[Start of Working data]
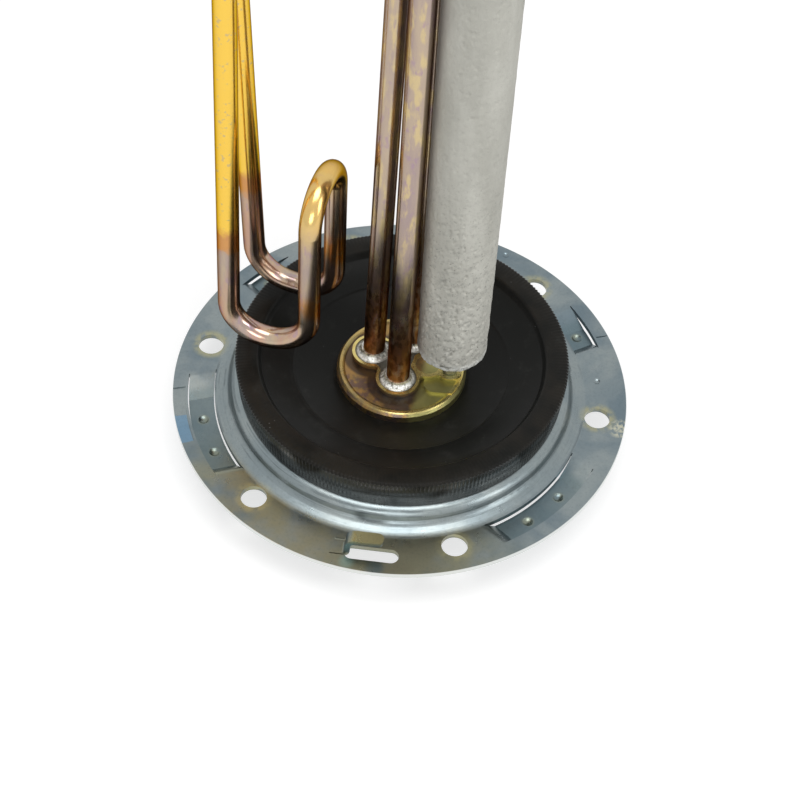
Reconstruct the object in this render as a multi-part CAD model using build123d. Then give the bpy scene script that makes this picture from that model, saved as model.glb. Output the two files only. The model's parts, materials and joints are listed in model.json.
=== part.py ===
from build123d import *
import os
from math import cos, sin, radians, tan

# Electric immersion heater for a storage water heater: a pressed steel flange, a rubber
# dish gasket, and a brass plate that carries the heating tube, the thermostat pocket and
# the sacrificial anode. Millimetres. The origin is the centre of the bolt circle on the
# top (tank side) face of the flange ring, and +Z points into the tank.

# Flange: one pressed sheet
SHEET = 2.0
FLANGE_R = 85.0
RING_W = 16.5
SHOULDER_GAP = 6.1
SHOULDER_Z = 7.1
SHOULDER_FOOT_Z = 1.6
SHOULDER_RUN = 2.0
PLATEAU_W = 6.4
WELL_R = 30.0
WELL_Z = 5.0
FLANGE_HOLE_R = 18.5
SHOULDER_FOOT_R = 3.0
SHOULDER_TOP_R = 4.2
RING_BEND_R = 6.0
DISH_BEND_R = 8.0

# Bolt holes: five on an even six-hole spacing, and one set off so that the flange
# goes on one way only
BOLT_EDGE = 10.6
BOLT_HOLE_R = 4.75
BOLT_HOLE_COUNT = 6
KEY_HOLE_SHIFT = 5.5

# Lanced strips, pressed down out of the ring and cut free along both sides: start angle,
# end angle, whether the long ramp is at the start, and the angles of the dimples
STRIP_W = 10.0
STRIP_DROP = 3.0
STRIP_CUT = 0.35
CREST = 1.6
LONG_RAMP = 10.5
SHORT_RAMP = 4.0
LONG_CREST_R = 7.0
LONG_FOOT_R = 1.6
SHORT_CREST_R = 4.0
SHORT_FOOT_R = 0.8
STRIPS = [
    (190.6, 228.5, True, (206.8, 219.0)),
    (311.8, 349.2, False, (323.1, 335.5)),
    (30.3, 50.0, False, (38.5,)),
    (137.3, 157.0, True, (148.5,)),
]
DIMPLE_R = 1.9
DIMPLE_DEPTH = 0.7
DENT_R = 1.3
DENT_DEPTH = 0.45
DENT_IN = (10.5, 3.5)
DENT_ANGLES = (19.3, 74.1)
MARGIN_COIN = (205.9, 214.9)
MARGIN_COIN_W = 4.7
MARGIN_COIN_DEPTH = 0.4

# Hook, lanced from the ring and bent up for the cover's catch. It is turned inward from
# the tangent at its root. The relief is the nick on the root's inner side, the lance the
# fine cut that runs on past its outer side.
HOOK_ANGLE = 270.8
HOOK_OUT = 2.0
HOOK_TURN = 7.5
HOOK_W = 4.6
HOOK_LEN = 12.8
HOOK_RISE = 7.6
HOOK_BEND = 0.4
HOOK_FOOT_R = 2.2
HOOK_TOP_R = 2.9
HOOK_ROOT_IN = 3.5
HOOK_TIP_R = 2.0
HOOK_SLOT_LEN = 19.6
HOOK_SLOT_W = 5.8
HOOK_SLOT_START = -1.1
HOOK_SLOT_SIDE = -1.5
RELIEF_LEN = 4.0
RELIEF_W = 0.9
RELIEF_AT = (-3.0, 3.6)
LANCE_LEN = 6.5
LANCE_W = 0.4
LANCE_AT = (-2.9, -2.9)

# Rubber dish gasket
GASKET_BASE_IN = 2.0
GASKET_FLARE = 1.1
GASKET_RIM_W = 8.7
GASKET_RIM_Z = 20.0
GASKET_RIM_EDGE = 0.7
GASKET_LIP_DEPTH = 2.9
GASKET_LIP_RUN = 1.0
GASKET_LIP_EDGE = 0.9
GASKET_RIDGE_R = 40.2
GASKET_RIDGE_Z = 13.9
GASKET_RIDGE_STEP = 0.7
GASKET_RIDGE_RUN = 0.6
GASKET_RIDGE_W = 1.2
GASKET_FLOOR_Z = 9.0
GASKET_SEAT_CLEAR = 0.5
GASKET_HOLE_CLEAR = 0.3

# Brass plate with its raised boss and its threaded hub
PLATE_R = 24.0
PLATE_H = 3.6
PLATE_EDGE_W = 1.0
PLATE_EDGE_H = 1.4
PLATE_RIM_W = 1.0
PLATE_RIM_RUN = 1.0
PLATE_RIM_H = 0.6
PAD_INSET = 1.3
BOSS_H = 2.8
BOSS_COLLAR = 3.8
BOSS_LIP = 1.1
SOLDER_DEPTH = 1.3
BOSS_CORE_R = 8.0
BOSS_BLEND_R = 1.8
ANODE_LOBE_R = 4.5
ANODE_BRIDGE_R = 6.0
ANODE_BRIDGE_AT = 0.6
PAD_H = 1.1
PAD_FRONT_Y = -12.6
PAD_LEFT_X = 8.5
PAD_CORNER_R = 4.0
HUB_R = 18.0
HUB_BOTTOM_Z = -4.5

# Element group: turned on the flange when it was clamped. Plan positions of the tubes
# and the anode before that turn.
ELEMENT_TURN = 12.25
LEG_A = (-10.9, 4.6)
LEG_C = (4.5, 11.0)
POCKET = (-1.2, -8.0)
ANODE = (17.8, -2.9)

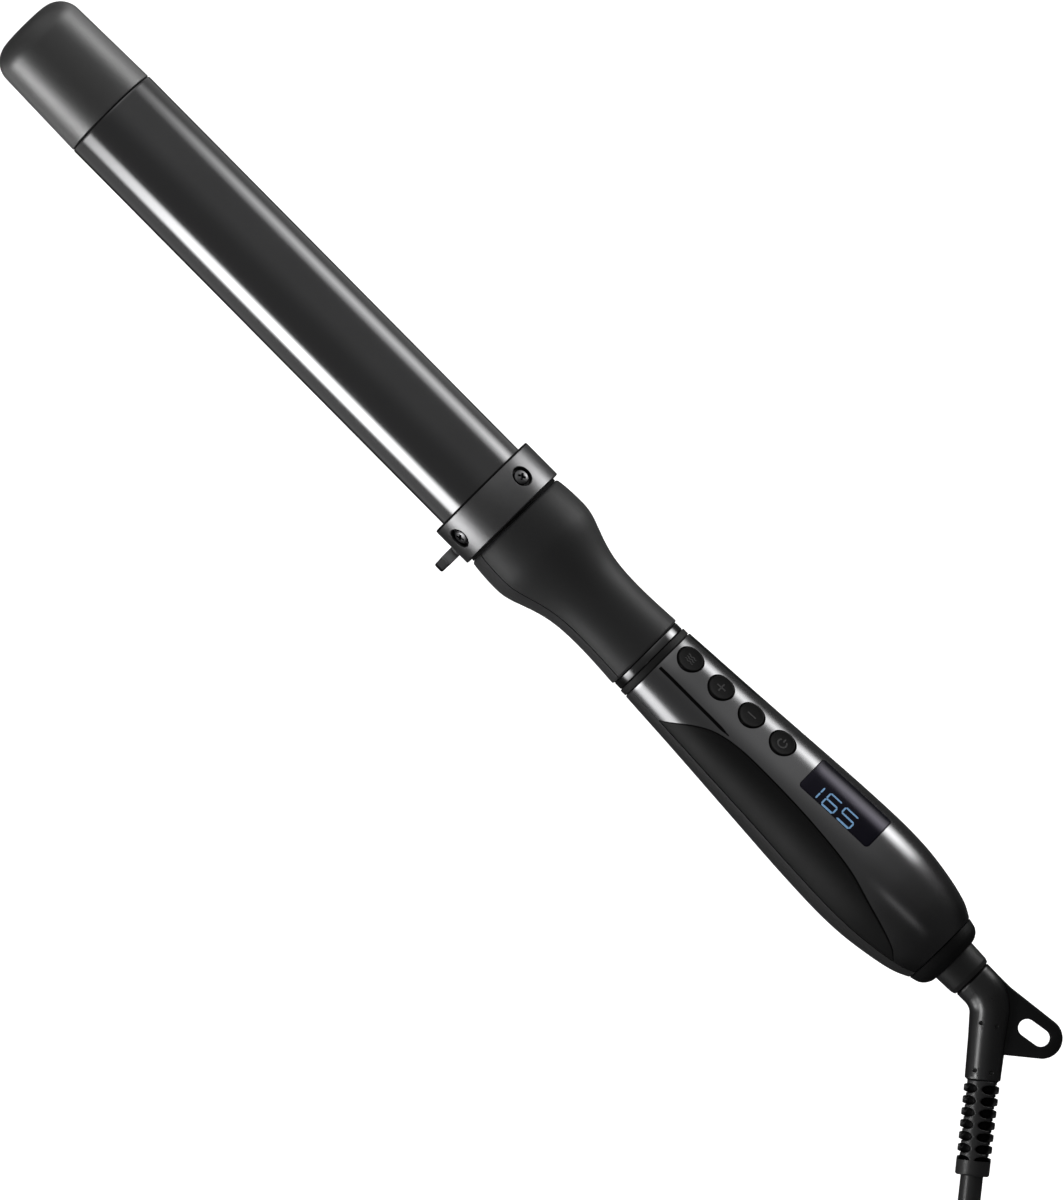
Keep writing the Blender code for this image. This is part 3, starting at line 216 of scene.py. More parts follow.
[End of Working data]
Requirements: Give back each line above precisely as it stands.

The solution:
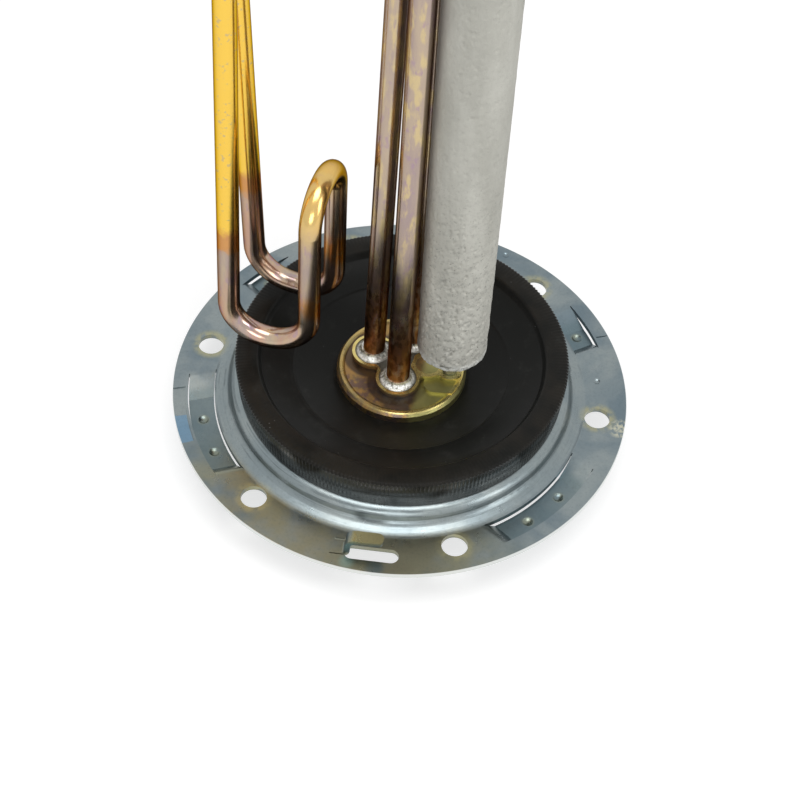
Reconstruct the object in this render as a multi-part CAD model using build123d. Then give the bpy scene script that makes this picture from that model, saved as model.glb. Output the two files only. The model's parts, materials and joints are listed in model.json.
=== part.py ===
from build123d import *
import os
from math import cos, sin, radians, tan

# Electric immersion heater for a storage water heater: a pressed steel flange, a rubber
# dish gasket, and a brass plate that carries the heating tube, the thermostat pocket and
# the sacrificial anode. Millimetres. The origin is the centre of the bolt circle on the
# top (tank side) face of the flange ring, and +Z points into the tank.

# Flange: one pressed sheet
SHEET = 2.0
FLANGE_R = 85.0
RING_W = 16.5
SHOULDER_GAP = 6.1
SHOULDER_Z = 7.1
SHOULDER_FOOT_Z = 1.6
SHOULDER_RUN = 2.0
PLATEAU_W = 6.4
WELL_R = 30.0
WELL_Z = 5.0
FLANGE_HOLE_R = 18.5
SHOULDER_FOOT_R = 3.0
SHOULDER_TOP_R = 4.2
RING_BEND_R = 6.0
DISH_BEND_R = 8.0

# Bolt holes: five on an even six-hole spacing, and one set off so that the flange
# goes on one way only
BOLT_EDGE = 10.6
BOLT_HOLE_R = 4.75
BOLT_HOLE_COUNT = 6
KEY_HOLE_SHIFT = 5.5

# Lanced strips, pressed down out of the ring and cut free along both sides: start angle,
# end angle, whether the long ramp is at the start, and the angles of the dimples
STRIP_W = 10.0
STRIP_DROP = 3.0
STRIP_CUT = 0.35
CREST = 1.6
LONG_RAMP = 10.5
SHORT_RAMP = 4.0
LONG_CREST_R = 7.0
LONG_FOOT_R = 1.6
SHORT_CREST_R = 4.0
SHORT_FOOT_R = 0.8
STRIPS = [
    (190.6, 228.5, True, (206.8, 219.0)),
    (311.8, 349.2, False, (323.1, 335.5)),
    (30.3, 50.0, False, (38.5,)),
    (137.3, 157.0, True, (148.5,)),
]
DIMPLE_R = 1.9
DIMPLE_DEPTH = 0.7
DENT_R = 1.3
DENT_DEPTH = 0.45
DENT_IN = (10.5, 3.5)
DENT_ANGLES = (19.3, 74.1)
MARGIN_COIN = (205.9, 214.9)
MARGIN_COIN_W = 4.7
MARGIN_COIN_DEPTH = 0.4

# Hook, lanced from the ring and bent up for the cover's catch. It is turned inward from
# the tangent at its root. The relief is the nick on the root's inner side, the lance the
# fine cut that runs on past its outer side.
HOOK_ANGLE = 270.8
HOOK_OUT = 2.0
HOOK_TURN = 7.5
HOOK_W = 4.6
HOOK_LEN = 12.8
HOOK_RISE = 7.6
HOOK_BEND = 0.4
HOOK_FOOT_R = 2.2
HOOK_TOP_R = 2.9
HOOK_ROOT_IN = 3.5
HOOK_TIP_R = 2.0
HOOK_SLOT_LEN = 19.6
HOOK_SLOT_W = 5.8
HOOK_SLOT_START = -1.1
HOOK_SLOT_SIDE = -1.5
RELIEF_LEN = 4.0
RELIEF_W = 0.9
RELIEF_AT = (-3.0, 3.6)
LANCE_LEN = 6.5
LANCE_W = 0.4
LANCE_AT = (-2.9, -2.9)

# Rubber dish gasket
GASKET_BASE_IN = 2.0
GASKET_FLARE = 1.1
GASKET_RIM_W = 8.7
GASKET_RIM_Z = 20.0
GASKET_RIM_EDGE = 0.7
GASKET_LIP_DEPTH = 2.9
GASKET_LIP_RUN = 1.0
GASKET_LIP_EDGE = 0.9
GASKET_RIDGE_R = 40.2
GASKET_RIDGE_Z = 13.9
GASKET_RIDGE_STEP = 0.7
GASKET_RIDGE_RUN = 0.6
GASKET_RIDGE_W = 1.2
GASKET_FLOOR_Z = 9.0
GASKET_SEAT_CLEAR = 0.5
GASKET_HOLE_CLEAR = 0.3

# Brass plate with its raised boss and its threaded hub
PLATE_R = 24.0
PLATE_H = 3.6
PLATE_EDGE_W = 1.0
PLATE_EDGE_H = 1.4
PLATE_RIM_W = 1.0
PLATE_RIM_RUN = 1.0
PLATE_RIM_H = 0.6
PAD_INSET = 1.3
BOSS_H = 2.8
BOSS_COLLAR = 3.8
BOSS_LIP = 1.1
SOLDER_DEPTH = 1.3
BOSS_CORE_R = 8.0
BOSS_BLEND_R = 1.8
ANODE_LOBE_R = 4.5
ANODE_BRIDGE_R = 6.0
ANODE_BRIDGE_AT = 0.6
PAD_H = 1.1
PAD_FRONT_Y = -12.6
PAD_LEFT_X = 8.5
PAD_CORNER_R = 4.0
HUB_R = 18.0
HUB_BOTTOM_Z = -4.5

# Element group: turned on the flange when it was clamped. Plan positions of the tubes
# and the anode before that turn.
ELEMENT_TURN = 12.25
LEG_A = (-10.9, 4.6)
LEG_C = (4.5, 11.0)
POCKET = (-1.2, -8.0)
ANODE = (17.8, -2.9)

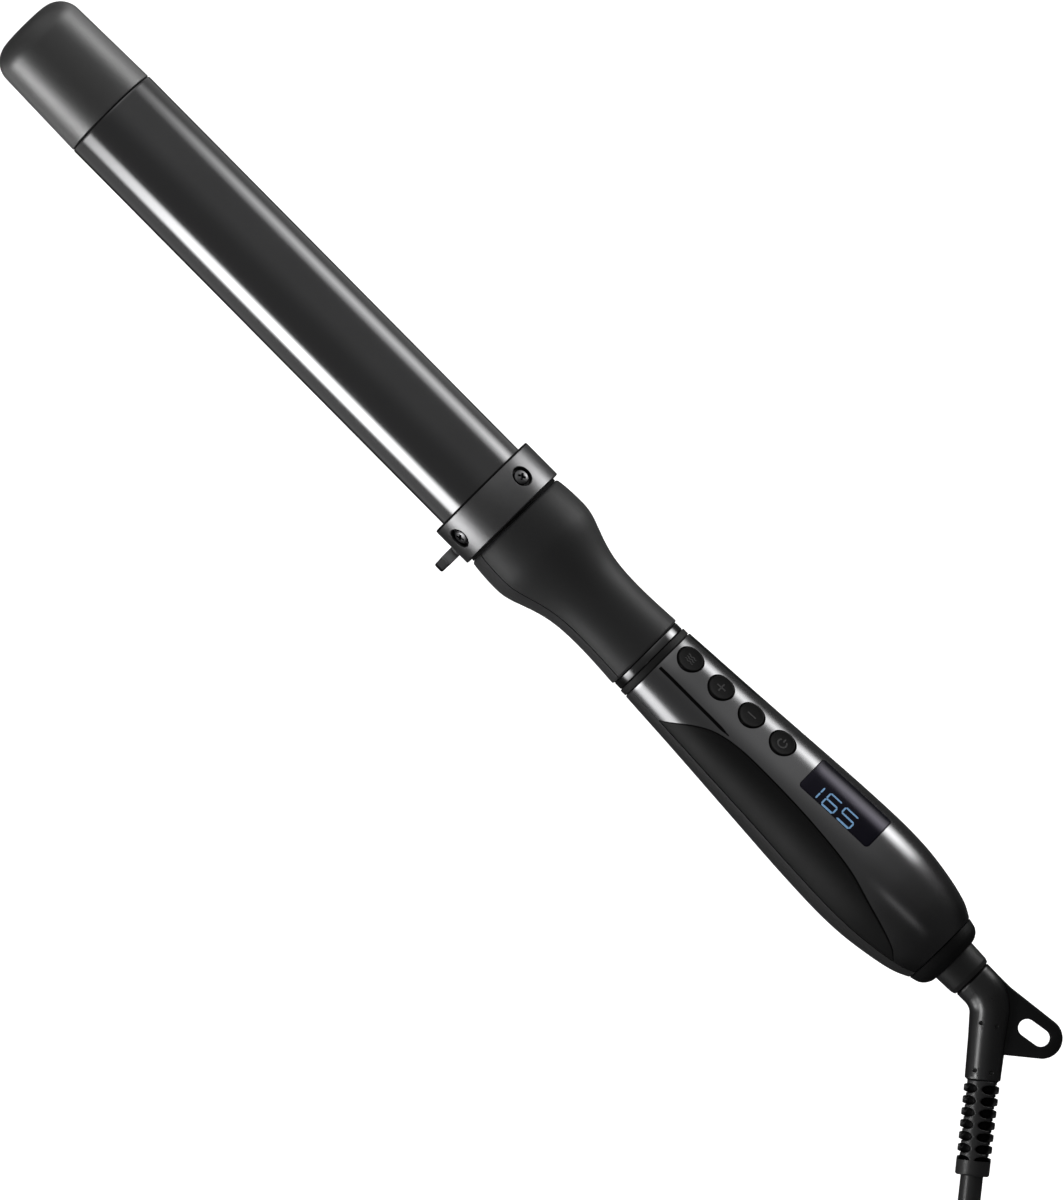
Keep writing the Blender code for this image. This is part 3, starting at line 216 of scene.py. More parts follow.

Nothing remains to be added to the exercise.